The author of this article in Business World, Roderick M. Vega, describes fraud risk management as a sub-branch of enterprise risk management and lists the three major categories of fraud as fraudulent statements, asset misappropriation, and corruption.

Like an ERM program, he explains “Simply conducting a fraud risk assessment does not get the job done and management must be prepared and committed to act on the results. The next critical step would be to identify controls that will prevent, deter or detect the identified fraud risks.”

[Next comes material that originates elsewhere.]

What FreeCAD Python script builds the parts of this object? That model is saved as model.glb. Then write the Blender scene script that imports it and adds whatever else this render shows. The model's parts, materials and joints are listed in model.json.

While this is a pretty good article about fraud risk, don’t be fooled into assuming that the best detective controls in the world are going to inoculate you completely from fraud risks. Some of the greatest frauds in the last 25 years resulted because a smart rogue trader found a way to game the system or abuse their trust one way or another. Read about Joseph Jett, John M. Rusnak, Nick Leeson or the book Infectious Greed by Frank Partnoy and you’ll get the picture.

But I think Jerome Kerviel at SocGen takes the prize for best fraud. Described by some as a “computer genius”, he apparently hacked into his bank’s computer system to disable their automatic alert system in order to hide his trades.

While Vega has written a good article on fraud risk, remember that even the best control mechanisms cannot prevent malevolent geniuses like Kerviel from ripping you off.